Modeling code records:
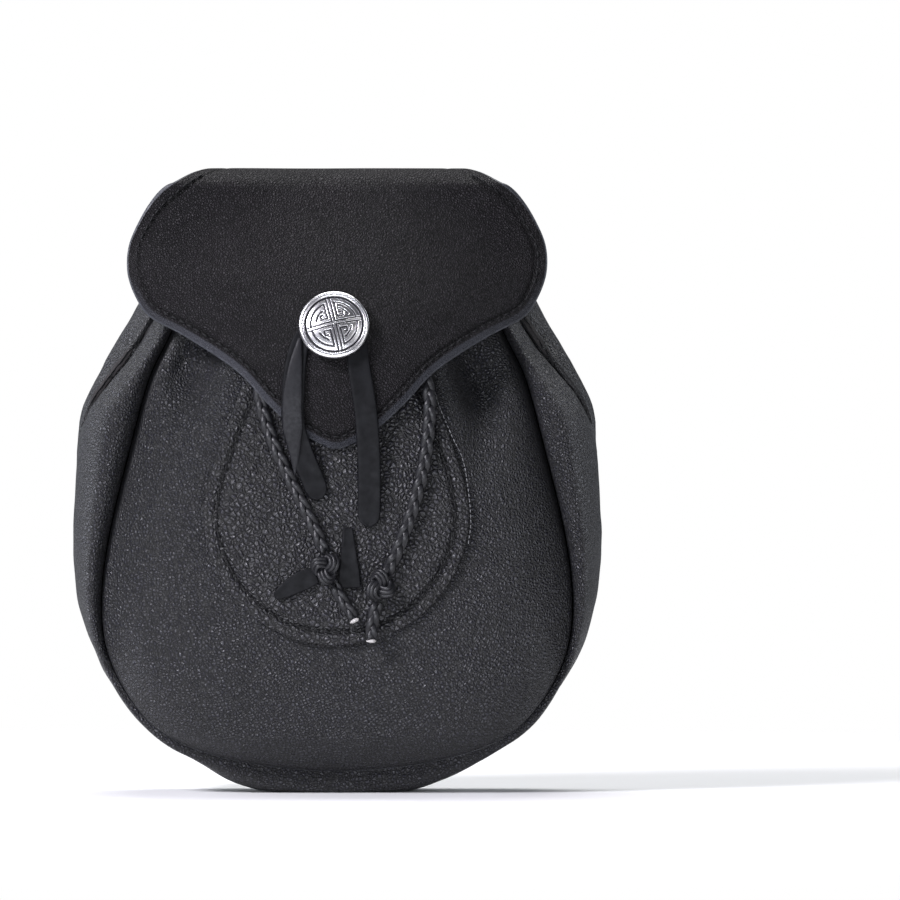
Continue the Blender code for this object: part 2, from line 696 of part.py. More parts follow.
def cross_slope(surface, x, z, side, reach):
    """How the surface slopes across a strap, per length, kept small where it steps at an edge."""
    ends = [surface(x + sign * side[0] * reach, z + sign * side[2] * reach) for sign in (-1, 1)]
    return min(max((ends[1] - ends[0]) / (2 * reach), -0.45), 0.45)


def strap_object(name, line, widths, thickness, surface, material, collection, columns=2):
    """A flat strap whose outer face follows a line down the front, laid parallel to a surface."""
    grid = []
    for point, ahead, behind, width in zip(line, [*line[1:], line[-1]], [line[0], *line[:-1]], widths):
        along = (ahead - behind) / np.linalg.norm(ahead - behind)
        side = np.cross(along, (0.0, 1.0, 0.0))
        side /= np.linalg.norm(side)
        side[1] = cross_slope(surface, point[0], point[2], side, 0.002)
        grid.append([point + side * width * u / 2 for u in np.linspace(-1, 1, columns + 1)])
    return sheet_object(name, np.array(grid), thickness, material, collection, flip=True)


def tip_widths(count, full, start=1.0, end=0.35, rounding=2):
    widths = np.full(count, full)
    for k in range(rounding):
        share = (k + 1) / (rounding + 1)
        widths[-1 - (rounding - 1 - k)] = full * (end + (1 - end) * math.sqrt(1 - share**2))
    widths[0] = full * start
    return widths


def build_thongs(leather, collection):
    for name, points in (("thong_left", THONG_LEFT), ("thong_right", THONG_RIGHT)):
        line = draped(points, 0.0008, REST_GAP + THONG_THICKNESS, outer_y, 20)
        strap_object(name, line, tip_widths(20, THONG_WIDTH), THONG_THICKNESS, flap_front_y, leather, collection)


def revolve(name, profile, frame, steps, material, collection):
    """A turned piece: (radius, height) points from the top of its axis down its outer side."""
    mesh = bpy.data.meshes.new(name)
    mesh.from_pydata([(r, 0, h) for r, h in profile], [(k, k + 1) for k in range(len(profile) - 1)], [])
    made = bpy.data.objects.new(name, mesh)
    collection.objects.link(made)
    mesh.materials.append(material)
    made.matrix_world = frame
    turn = made.modifiers.new("turn", "SCREW")
    turn.axis = "Z"
    turn.angle = 2 * math.pi
    turn.steps = steps
    turn.render_steps = steps
    turn.screw_offset = 0
    turn.use_merge_vertices = True
    turn.merge_threshold = 1e-6
    return made


def build_button(metal, collection):
    lift = 3 * REST_GAP + THONG_THICKNESS
    under = -(FLAP_WALL + REST_GAP)
    profile = [(r * BUTTON_RADIUS, lift + h / 1000) for r, h in BUTTON_PROFILE]
    profile += [
        (POST_RADIUS, lift),
        (POST_RADIUS, under),
        (POST_CAP_RADIUS, under),
        (POST_CAP_RADIUS, under - POST_CAP_THICKNESS),
        (0, under - POST_CAP_THICKNESS),
    ]
    return revolve("button", profile, button_frame(), 24, metal, collection)


def tube(name, points, radius, material, collection, closed=False, sides=2, radii=None):
    curve = bpy.data.curves.new(name, "CURVE")
    curve.dimensions = "3D"
    line = curve.splines.new("POLY")
    line.points.add(len(points) - 1)
    for k, point in enumerate(points):
        line.points[k].co = (*point, 1)
        if radii is not None:
            line.points[k].radius = radii[k]
    line.use_cyclic_u = closed
    curve.bevel_depth = radius
    curve.bevel_resolution = sides
    curve.use_fill_caps = not closed
    curve.render_resolution_u = 0
    made = bpy.data.objects.new(name, curve)
    collection.objects.link(made)
    curve.materials.append(material)
    return made


def under_flap_y(x, z):
    """The patch or panel that a cord lies on under the flap."""
    if abs(x) < patch_half_width(z):
        return patch_y(x, z)
    return front_y(x, z)


def build_free_cords(braid, collection):
    for name, points in (("drawcord_left", CORD_LEFT), ("drawcord_right", CORD_RIGHT)):
        line = draped(points, 0.005, CORD_LIFT, under_flap_y, 22)
        tube(name, line, CORD_RADIUS, braid, collection)


def neck_run():
    """The drawcord's run round the mouth on the +X side, from the front to the slot in the flap."""
    lift = CORD_LIFT + REST_GAP
    run = []
    for x in np.linspace(CORD_END_X - 0.001, FRONT_HALF_WIDTH(CORD_HEIGHT_FRONT) - 0.004, 5):
        run.append((x, clear_of(front_y, x, CORD_HEIGHT_FRONT, 0.004) - lift, CORD_HEIGHT_FRONT))
    outer = resample(gusset_section(LAST_RIB - 0.5), 9)
    for before, point, after in zip(outer[:-2], outer[1:-1], outer[2:]):
        along = after - before
        out = np.array([along[1], -along[0], 0])
        lifted = point + out / np.linalg.norm(out) * (lift + 0.0006)
        share = min(max((lifted[1] - outer[0][1]) / (outer[-1][1] - outer[0][1]), 0), 1)
        lifted[2] = CORD_HEIGHT_FRONT + (CORD_HEIGHT_BACK - CORD_HEIGHT_FRONT) * share
        run.append(tuple(lifted))
    corner = outer[-1] + (lift + 0.0012, lift + PANEL_WALL + 0.0012, 0)
    run.append((corner[0], corner[1], CORD_HEIGHT_BACK))
    for x in np.linspace(BACK_HALF_WIDTH(CORD_HEIGHT_BACK) - 0.009, SLOT_X + 0.012, 6):
        run.append((x, back_y(x, CORD_HEIGHT_BACK - 0.003) + lift, CORD_HEIGHT_BACK))
    rise = SLOT_HEIGHT - ROLL_Z
    inside = ROLL_Y + math.sqrt((ROLL_RADIUS - FLAP_WALL - CORD_LIFT) ** 2 - rise**2)
    outside = ROLL_Y + math.sqrt((ROLL_RADIUS + CORD_LIFT) ** 2 - rise**2)
    for x, share, drop in ((6.5, -0.08, 0.002), (4, 0.14, 0.0003), (1.2, 0.52, 0), (-1.8, 0.97, 0), (-4.4, 1.1, 0)):
        y = inside + (outside - inside) * share
        run.append((SLOT_X + x / 1000, y, SLOT_HEIGHT - drop))
    run.append((0, outside + 0.0008, SLOT_HEIGHT))
    return np.array(run)


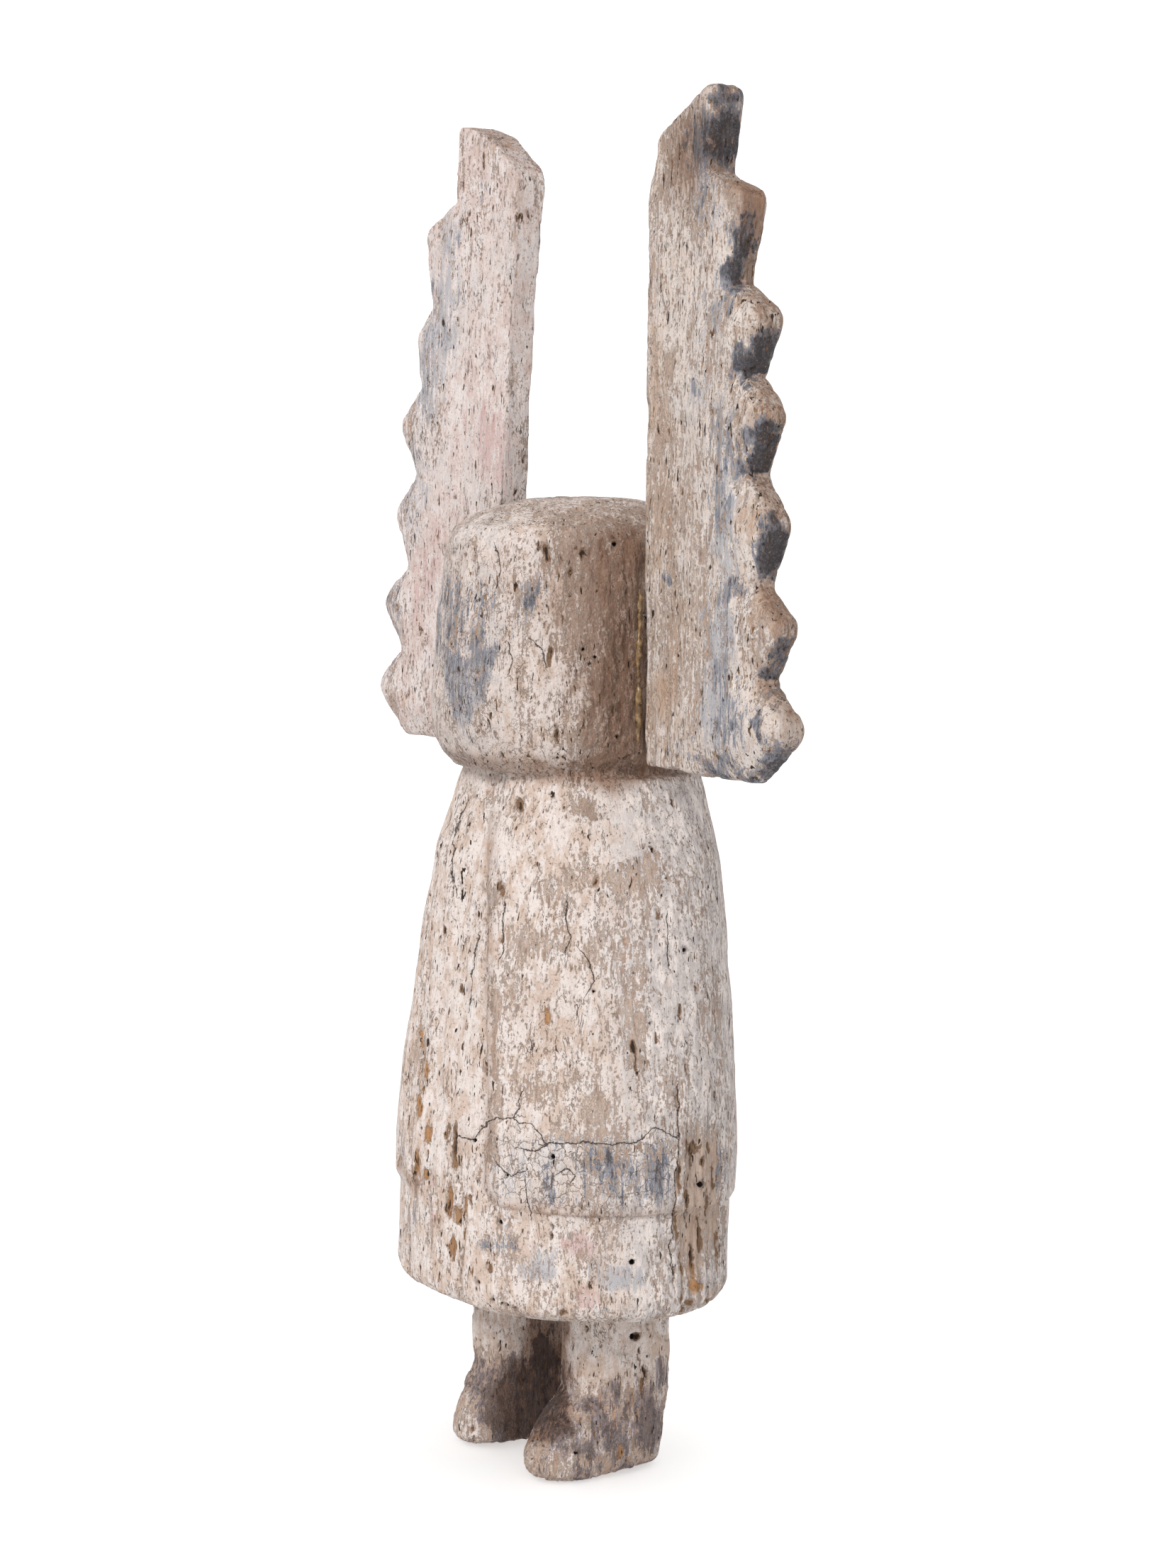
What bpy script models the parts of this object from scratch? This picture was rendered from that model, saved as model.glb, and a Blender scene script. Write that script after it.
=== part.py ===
"""Standing carved figure in root wood: a robed body with a barrel-shaped mask, and two feather-edged boards glued
to the sides of the mask. The figure faces -Y, its left is +X, and its soles stand on z = 0. Metres."""

import math

import bmesh
import bpy
from mathutils import Euler, Matrix, Vector

MM = 0.001

# Heights of the carved block, from the soles up
LEG_HEIGHT = 59.6 * MM
ROBE_HEIGHT = 173.5 * MM
HEAD_HEIGHT = 90 * MM

# Robe: half sizes at the skirt, and how far back the body has leaned where the mask begins
ROBE_HALF_WIDTH = 67.4 * MM
ROBE_HALF_DEPTH = 51.1 * MM
HEM_ROUND = 6 * MM
BODY_LEAN = 8.1 * MM
LEAN_POWER = 1.3

# Share of the robe's height, share of its half width, share of its half depth
ROBE_STATIONS = (
    (0.04, 0.990, 0.990),
    (0.14, 0.980, 0.978),
    (0.28, 0.986, 0.984),
    (0.43, 0.958, 0.956),
    (0.57, 0.917, 0.914),
    (0.71, 0.868, 0.866),
    (0.84, 0.792, 0.817),
    (0.91, 0.727, 0.758),
    (0.96, 0.688, 0.716),
    (1.00, 0.652, 0.680),
)

# Shawl over the robe: its cloth thickness, its lower edge, and where its two front edges hang, right and left
SHAWL_THICKNESS = 1.8 * MM
SHAWL_HEM_HEIGHT = 35.5 * MM
SHAWL_HEM_SLOPE = 3 * MM
SHAWL_CORNER = 7 * MM
OPENING_AT_HEM = (-11.5 * MM, 29.5 * MM)
OPENING_AT_NECK = (1.0 * MM, 10.0 * MM)
OPENING_STEP = math.radians(1.6)

# Mask: half sizes at its widest, and stations as shares of its height and half sizes
HEAD_HALF_WIDTH = 50 * MM
HEAD_HALF_DEPTH = 51 * MM
HEAD_STATIONS = (
    (0.010, 0.830),
    (0.055, 0.910),
    (0.120, 0.968),
    (0.200, 0.992),
    (0.280, 1.000),
    (0.460, 0.970),
    (0.570, 0.954),
    (0.690, 0.921),
    (0.800, 0.897),
    (0.850, 0.878),
    (0.893, 0.825),
    (0.934, 0.700),
    (0.969, 0.535),
    (0.991, 0.355),
    (1.000, 0.120),
)

# Legs and feet, measured forwards and backwards from the middle of the skirt; the right leg stands further forward
LEG_SPACING = 46 * MM
LEG_HALF_WIDTH = 14.5 * MM
LEFT_LEG_FRONT = 11 * MM
LEFT_LEG_BACK = 25.3 * MM
RIGHT_LEG_FRONT = 18.3 * MM
RIGHT_LEG_BACK = 20 * MM
FOOT_FRONT = 27 * MM
FOOT_BACK = 22.5 * MM
TOE_HEIGHT = 7 * MM
INSTEP_HEIGHT = 27 * MM
INSTEP_POWER = 1.3
SOLE_ROUND = 4.5 * MM
LEG_ROOT = 6 * MM
LEG_SQUARENESS = 2.7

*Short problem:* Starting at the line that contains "What bpy script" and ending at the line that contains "LEAN_POWER = 1.3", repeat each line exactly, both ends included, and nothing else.

*Expected answer:*
What bpy script models the parts of this object from scratch? This picture was rendered from that model, saved as model.glb, and a Blender scene script. Write that script after it.
=== part.py ===
"""Standing carved figure in root wood: a robed body with a barrel-shaped mask, and two feather-edged boards glued
to the sides of the mask. The figure faces -Y, its left is +X, and its soles stand on z = 0. Metres."""

import math

import bmesh
import bpy
from mathutils import Euler, Matrix, Vector

MM = 0.001

# Heights of the carved block, from the soles up
LEG_HEIGHT = 59.6 * MM
ROBE_HEIGHT = 173.5 * MM
HEAD_HEIGHT = 90 * MM

# Robe: half sizes at the skirt, and how far back the body has leaned where the mask begins
ROBE_HALF_WIDTH = 67.4 * MM
ROBE_HALF_DEPTH = 51.1 * MM
HEM_ROUND = 6 * MM
BODY_LEAN = 8.1 * MM
LEAN_POWER = 1.3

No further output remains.